- The data
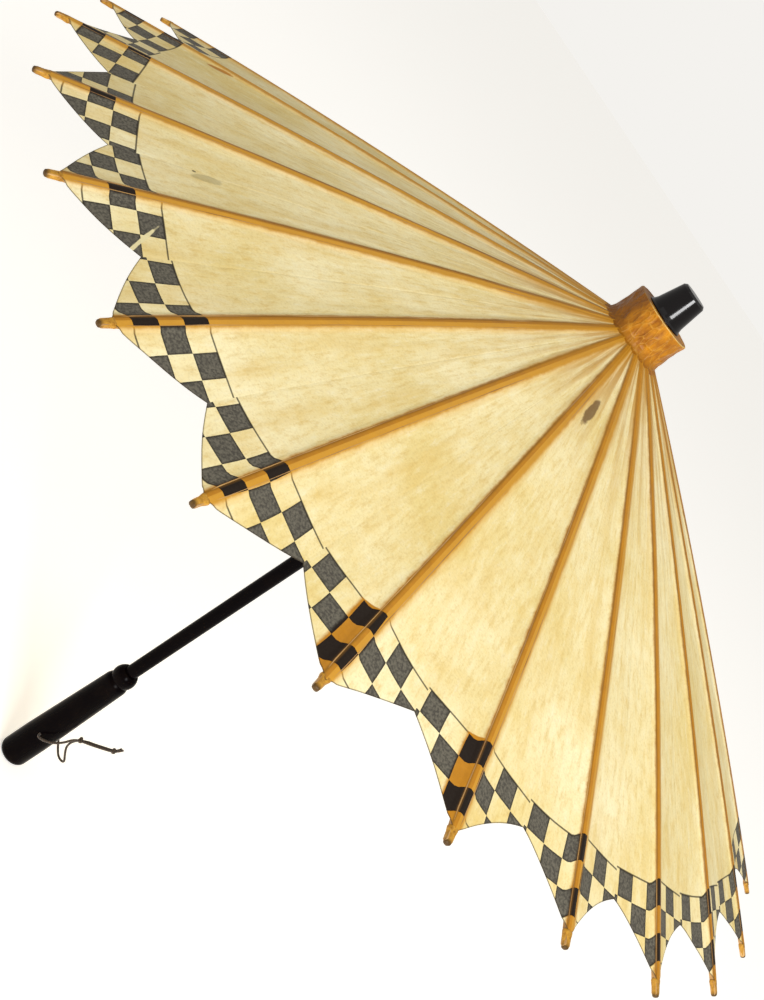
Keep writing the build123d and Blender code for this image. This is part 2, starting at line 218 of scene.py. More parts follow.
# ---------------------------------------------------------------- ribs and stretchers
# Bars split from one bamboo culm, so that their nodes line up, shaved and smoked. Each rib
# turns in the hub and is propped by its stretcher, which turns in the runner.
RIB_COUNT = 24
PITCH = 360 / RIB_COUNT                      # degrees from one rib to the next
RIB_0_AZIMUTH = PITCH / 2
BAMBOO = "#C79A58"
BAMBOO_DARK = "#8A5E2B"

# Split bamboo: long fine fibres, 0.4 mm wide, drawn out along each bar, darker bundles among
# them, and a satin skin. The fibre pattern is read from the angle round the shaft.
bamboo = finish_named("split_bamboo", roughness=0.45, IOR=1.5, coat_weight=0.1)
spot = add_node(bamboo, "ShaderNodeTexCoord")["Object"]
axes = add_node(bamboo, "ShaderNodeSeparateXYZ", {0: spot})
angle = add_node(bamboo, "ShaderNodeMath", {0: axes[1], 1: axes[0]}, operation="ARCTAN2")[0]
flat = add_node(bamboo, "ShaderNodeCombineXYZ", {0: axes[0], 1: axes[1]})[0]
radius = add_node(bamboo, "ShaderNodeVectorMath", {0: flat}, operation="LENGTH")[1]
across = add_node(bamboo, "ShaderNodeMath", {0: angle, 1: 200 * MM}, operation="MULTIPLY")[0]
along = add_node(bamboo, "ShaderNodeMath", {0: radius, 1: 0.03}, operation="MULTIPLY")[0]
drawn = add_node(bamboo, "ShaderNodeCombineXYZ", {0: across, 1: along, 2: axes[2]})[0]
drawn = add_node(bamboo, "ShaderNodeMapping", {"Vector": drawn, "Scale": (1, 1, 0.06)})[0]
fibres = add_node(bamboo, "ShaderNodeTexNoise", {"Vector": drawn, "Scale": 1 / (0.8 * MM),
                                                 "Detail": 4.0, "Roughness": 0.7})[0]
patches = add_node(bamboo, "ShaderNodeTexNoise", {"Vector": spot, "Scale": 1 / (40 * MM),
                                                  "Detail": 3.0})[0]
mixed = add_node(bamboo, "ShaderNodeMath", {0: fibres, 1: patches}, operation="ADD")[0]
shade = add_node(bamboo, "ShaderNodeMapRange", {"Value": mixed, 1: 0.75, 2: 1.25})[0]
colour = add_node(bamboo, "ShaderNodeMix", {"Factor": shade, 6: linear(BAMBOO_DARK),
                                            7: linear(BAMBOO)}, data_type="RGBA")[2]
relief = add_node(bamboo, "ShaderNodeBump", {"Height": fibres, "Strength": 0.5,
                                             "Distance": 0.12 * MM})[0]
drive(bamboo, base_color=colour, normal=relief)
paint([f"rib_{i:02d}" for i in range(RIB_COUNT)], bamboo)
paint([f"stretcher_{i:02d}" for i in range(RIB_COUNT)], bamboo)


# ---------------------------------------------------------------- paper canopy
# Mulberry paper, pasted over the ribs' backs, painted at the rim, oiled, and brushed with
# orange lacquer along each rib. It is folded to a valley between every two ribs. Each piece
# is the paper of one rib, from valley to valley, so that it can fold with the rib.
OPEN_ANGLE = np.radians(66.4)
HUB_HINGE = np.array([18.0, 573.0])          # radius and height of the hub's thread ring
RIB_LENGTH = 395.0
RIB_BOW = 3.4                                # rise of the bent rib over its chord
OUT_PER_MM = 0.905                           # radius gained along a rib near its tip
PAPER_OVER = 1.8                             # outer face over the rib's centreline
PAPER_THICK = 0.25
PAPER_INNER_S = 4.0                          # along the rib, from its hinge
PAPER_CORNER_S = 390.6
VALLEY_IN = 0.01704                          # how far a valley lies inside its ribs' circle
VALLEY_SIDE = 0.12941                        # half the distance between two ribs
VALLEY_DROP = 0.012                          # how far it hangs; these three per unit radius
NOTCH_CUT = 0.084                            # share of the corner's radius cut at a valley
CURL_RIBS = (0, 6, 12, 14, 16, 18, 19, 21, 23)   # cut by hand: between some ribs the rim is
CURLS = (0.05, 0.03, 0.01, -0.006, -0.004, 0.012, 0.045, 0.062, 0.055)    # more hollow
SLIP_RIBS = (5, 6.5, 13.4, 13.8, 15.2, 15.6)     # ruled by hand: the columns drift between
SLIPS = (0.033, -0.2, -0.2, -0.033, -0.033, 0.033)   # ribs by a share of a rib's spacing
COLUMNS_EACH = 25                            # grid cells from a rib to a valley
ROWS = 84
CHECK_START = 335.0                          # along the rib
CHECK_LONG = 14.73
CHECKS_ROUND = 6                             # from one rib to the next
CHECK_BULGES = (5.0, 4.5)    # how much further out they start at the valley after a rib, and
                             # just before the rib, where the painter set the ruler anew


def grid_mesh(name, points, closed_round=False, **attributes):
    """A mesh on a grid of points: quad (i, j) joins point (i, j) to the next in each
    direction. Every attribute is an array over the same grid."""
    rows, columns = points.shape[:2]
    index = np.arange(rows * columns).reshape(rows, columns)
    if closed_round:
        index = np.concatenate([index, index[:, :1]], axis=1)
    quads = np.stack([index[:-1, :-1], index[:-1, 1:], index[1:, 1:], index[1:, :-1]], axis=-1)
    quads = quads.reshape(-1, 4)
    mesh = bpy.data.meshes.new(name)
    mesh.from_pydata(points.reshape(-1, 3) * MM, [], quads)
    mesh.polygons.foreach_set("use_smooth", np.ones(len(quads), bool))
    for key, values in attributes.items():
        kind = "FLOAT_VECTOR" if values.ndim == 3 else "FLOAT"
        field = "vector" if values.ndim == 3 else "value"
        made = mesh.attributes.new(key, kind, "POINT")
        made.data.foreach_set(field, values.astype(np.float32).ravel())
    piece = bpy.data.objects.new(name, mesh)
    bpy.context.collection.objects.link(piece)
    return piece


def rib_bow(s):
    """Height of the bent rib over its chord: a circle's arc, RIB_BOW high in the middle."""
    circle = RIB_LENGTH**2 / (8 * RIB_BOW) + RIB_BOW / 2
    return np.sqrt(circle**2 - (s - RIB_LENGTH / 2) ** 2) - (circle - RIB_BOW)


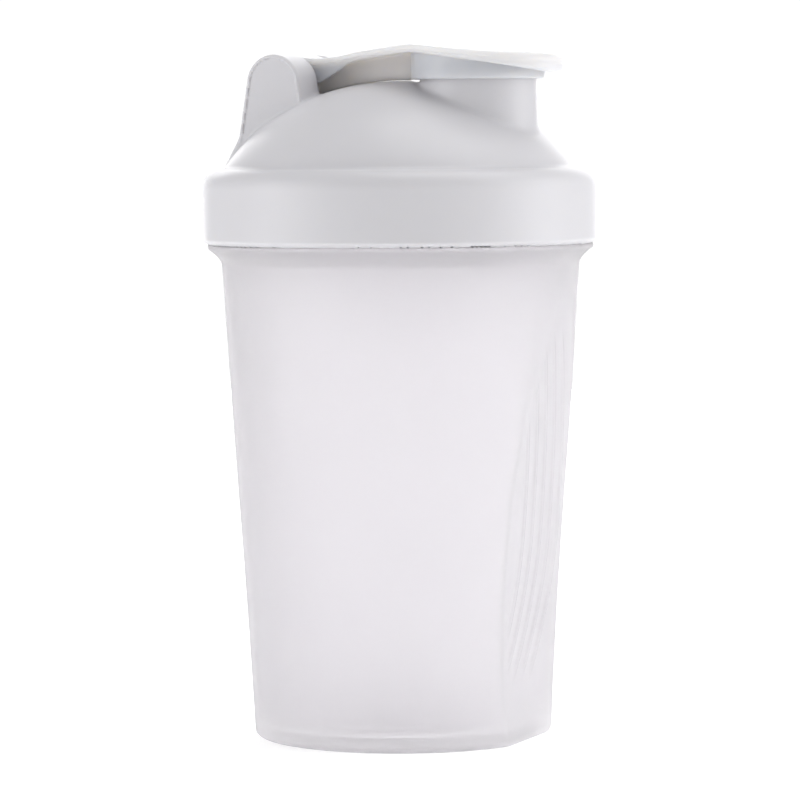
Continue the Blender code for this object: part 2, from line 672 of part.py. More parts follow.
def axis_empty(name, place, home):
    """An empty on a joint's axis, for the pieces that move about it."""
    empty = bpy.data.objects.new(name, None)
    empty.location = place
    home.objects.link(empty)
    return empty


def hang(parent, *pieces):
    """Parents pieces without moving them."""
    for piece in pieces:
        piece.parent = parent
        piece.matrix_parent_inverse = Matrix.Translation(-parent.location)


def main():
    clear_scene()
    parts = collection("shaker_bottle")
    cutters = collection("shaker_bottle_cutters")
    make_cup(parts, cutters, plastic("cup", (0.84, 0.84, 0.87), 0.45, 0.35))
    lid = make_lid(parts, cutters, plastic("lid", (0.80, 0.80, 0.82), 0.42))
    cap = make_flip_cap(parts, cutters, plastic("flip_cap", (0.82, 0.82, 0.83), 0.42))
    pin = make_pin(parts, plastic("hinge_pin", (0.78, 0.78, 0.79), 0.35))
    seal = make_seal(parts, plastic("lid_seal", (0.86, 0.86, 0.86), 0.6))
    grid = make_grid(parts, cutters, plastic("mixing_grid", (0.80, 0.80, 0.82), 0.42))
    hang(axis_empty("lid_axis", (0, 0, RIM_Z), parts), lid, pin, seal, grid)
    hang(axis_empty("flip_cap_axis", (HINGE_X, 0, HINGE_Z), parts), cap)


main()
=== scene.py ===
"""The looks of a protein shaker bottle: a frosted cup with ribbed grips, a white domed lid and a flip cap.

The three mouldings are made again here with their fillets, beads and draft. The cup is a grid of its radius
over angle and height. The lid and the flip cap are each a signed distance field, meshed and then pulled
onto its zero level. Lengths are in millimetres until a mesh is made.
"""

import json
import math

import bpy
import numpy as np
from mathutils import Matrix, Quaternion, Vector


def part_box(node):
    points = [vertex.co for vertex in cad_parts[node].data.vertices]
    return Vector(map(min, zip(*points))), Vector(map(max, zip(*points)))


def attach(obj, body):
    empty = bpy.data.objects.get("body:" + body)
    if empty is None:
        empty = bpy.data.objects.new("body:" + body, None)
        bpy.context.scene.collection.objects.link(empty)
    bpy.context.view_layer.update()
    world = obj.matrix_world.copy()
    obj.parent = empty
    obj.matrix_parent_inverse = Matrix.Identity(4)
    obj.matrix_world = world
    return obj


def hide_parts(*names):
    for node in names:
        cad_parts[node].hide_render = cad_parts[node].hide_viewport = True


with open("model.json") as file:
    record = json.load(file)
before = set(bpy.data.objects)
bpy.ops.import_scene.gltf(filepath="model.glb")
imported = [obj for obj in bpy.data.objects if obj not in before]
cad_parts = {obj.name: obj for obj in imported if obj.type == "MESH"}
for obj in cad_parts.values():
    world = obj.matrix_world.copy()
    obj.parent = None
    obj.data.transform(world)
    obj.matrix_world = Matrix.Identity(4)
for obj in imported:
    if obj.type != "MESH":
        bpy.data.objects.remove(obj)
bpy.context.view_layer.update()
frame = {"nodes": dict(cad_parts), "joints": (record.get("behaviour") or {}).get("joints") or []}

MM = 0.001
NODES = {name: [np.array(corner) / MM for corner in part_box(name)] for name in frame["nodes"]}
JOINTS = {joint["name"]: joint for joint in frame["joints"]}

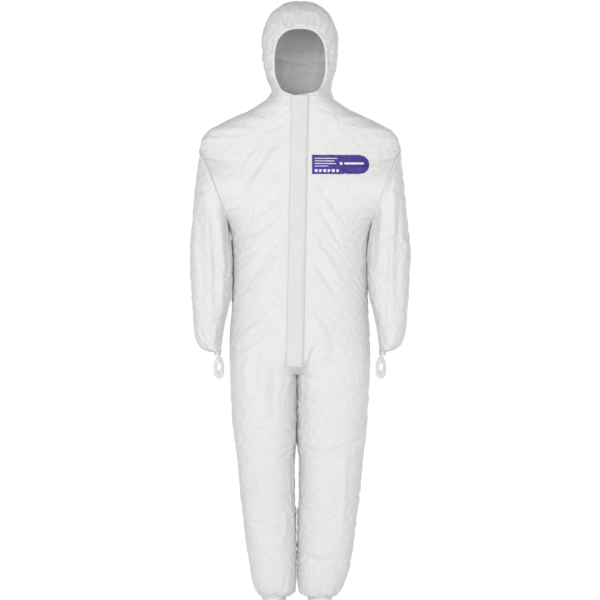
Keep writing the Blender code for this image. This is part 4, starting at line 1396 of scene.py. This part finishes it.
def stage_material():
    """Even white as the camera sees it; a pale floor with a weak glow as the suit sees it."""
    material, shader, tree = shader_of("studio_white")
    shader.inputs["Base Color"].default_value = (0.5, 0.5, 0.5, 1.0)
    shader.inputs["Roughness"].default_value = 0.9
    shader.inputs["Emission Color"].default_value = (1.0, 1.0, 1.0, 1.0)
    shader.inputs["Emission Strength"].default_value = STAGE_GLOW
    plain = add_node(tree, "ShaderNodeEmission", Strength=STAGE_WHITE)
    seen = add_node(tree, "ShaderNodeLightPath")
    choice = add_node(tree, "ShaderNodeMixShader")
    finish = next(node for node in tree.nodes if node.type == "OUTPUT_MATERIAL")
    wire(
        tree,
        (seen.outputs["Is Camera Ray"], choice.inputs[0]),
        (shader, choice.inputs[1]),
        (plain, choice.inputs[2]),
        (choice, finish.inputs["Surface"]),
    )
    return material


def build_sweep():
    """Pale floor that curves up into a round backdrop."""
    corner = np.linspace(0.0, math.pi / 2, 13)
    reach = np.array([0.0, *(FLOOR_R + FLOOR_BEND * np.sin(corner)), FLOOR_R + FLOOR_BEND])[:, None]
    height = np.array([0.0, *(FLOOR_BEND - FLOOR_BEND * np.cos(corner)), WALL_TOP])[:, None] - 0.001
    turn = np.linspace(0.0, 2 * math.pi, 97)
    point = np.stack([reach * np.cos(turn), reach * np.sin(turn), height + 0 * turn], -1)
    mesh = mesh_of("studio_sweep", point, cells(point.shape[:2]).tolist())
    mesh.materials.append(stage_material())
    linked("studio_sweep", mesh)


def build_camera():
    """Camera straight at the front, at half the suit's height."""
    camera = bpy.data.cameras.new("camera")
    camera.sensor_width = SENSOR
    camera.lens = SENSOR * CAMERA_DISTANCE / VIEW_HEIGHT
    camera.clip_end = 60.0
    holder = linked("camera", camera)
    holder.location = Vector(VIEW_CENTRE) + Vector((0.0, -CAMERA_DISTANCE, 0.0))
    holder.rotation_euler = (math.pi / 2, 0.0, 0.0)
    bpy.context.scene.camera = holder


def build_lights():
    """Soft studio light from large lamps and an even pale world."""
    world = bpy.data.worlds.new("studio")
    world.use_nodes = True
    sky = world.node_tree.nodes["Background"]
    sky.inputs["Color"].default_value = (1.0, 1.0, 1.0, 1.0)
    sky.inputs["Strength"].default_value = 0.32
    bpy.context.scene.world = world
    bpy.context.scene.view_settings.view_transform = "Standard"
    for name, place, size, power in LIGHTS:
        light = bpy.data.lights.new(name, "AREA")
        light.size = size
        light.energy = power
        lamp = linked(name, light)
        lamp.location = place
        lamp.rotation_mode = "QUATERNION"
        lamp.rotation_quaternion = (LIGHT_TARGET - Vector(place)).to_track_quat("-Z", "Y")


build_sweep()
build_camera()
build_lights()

- Set exercise
In the listing above, find the line with "bpy.data.objects.remove(obj)" and the line with "joint for joint", then print exactly those lines and every line between them.

- Written solution
        bpy.data.objects.remove(obj)
bpy.context.view_layer.update()
frame = {"nodes": dict(cad_parts), "joints": (record.get("behaviour") or {}).get("joints") or []}

MM = 0.001
NODES = {name: [np.array(corner) / MM for corner in part_box(name)] for name in frame["nodes"]}
JOINTS = {joint["name"]: joint for joint in frame["joints"]}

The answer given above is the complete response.